Cytosine arabinoside kills postmitotic neurons in a fashion resembling trophic factor deprivation: evidence that a deoxycytidine-dependent process may be required for nerve growth factor signal transduction.

Cytosine arabinoside (AraC) is a pyrimidine antimetabolite that kills proliferating cells by inhibiting DNA synthesis. In this paper we report that AraC kills postmitotic rat sympathetic neurons in a fashion similar to the neuronal death that follows nerve growth factor (NGF) deprivation. Postmitotic rat sympathetic neurons were cultured for 1 week in the presence of NGF and then treated with AraC, still in the presence of NGF. AraC killed neurons after 4 d with an EC50 of 50 microns.

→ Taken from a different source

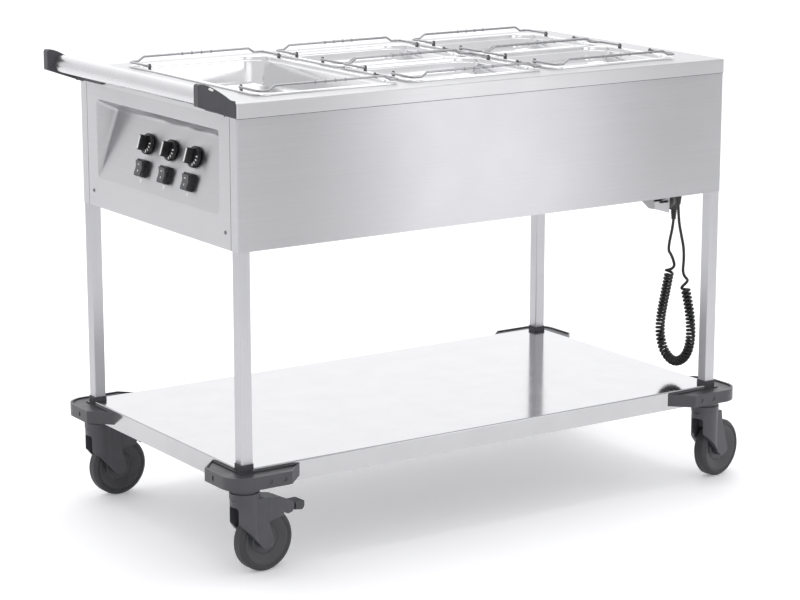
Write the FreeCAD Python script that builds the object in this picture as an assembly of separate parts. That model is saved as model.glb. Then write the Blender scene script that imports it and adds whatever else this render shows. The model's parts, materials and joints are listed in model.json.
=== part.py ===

The morphological and temporal characteristics of neuronal death that began around 3 d after addition of AraC were indistinguishable from those observed beginning 24 hr after NGF deprivation. Death caused by AraC was prevented by the same agents that prevent the death of NGF-deprived neurons, which included inhibitors of RNA and protein synthesis, a cAMP analog, and depolarizing concentrations of KCl. In contrast, neuronal death caused by ultraviolet irradiation, ricin toxin, and a variety of other toxic insults did not share these morphological, biochemical, or temporal characteristics. Other antimitotic drugs, including adenine arabinoside, thymine arabinoside, fluorodeoxyuridine, hydroxyurea, and aphidicolin, did not kill neurons. AraC caused neurons to behave as if deprived of NGF by interfering with deoxycytidine (dC) metabolism distinct from DNA biosynthesis. dC entirely prevented the neurotoxicity of AraC, even when present at a concentration 1000-fold less than that of AraC. Other deoxynucleosides, and cytidine, did not prevent AraC neurotoxicity. dC could not, however, substitute for NGF and thus is unlikely to be a direct mediator of NGF action. It is hypothesized that dC may participate in a pathway, distinct from DNA synthesis, that is necessary for neurons to respond to exogenous trophic factors.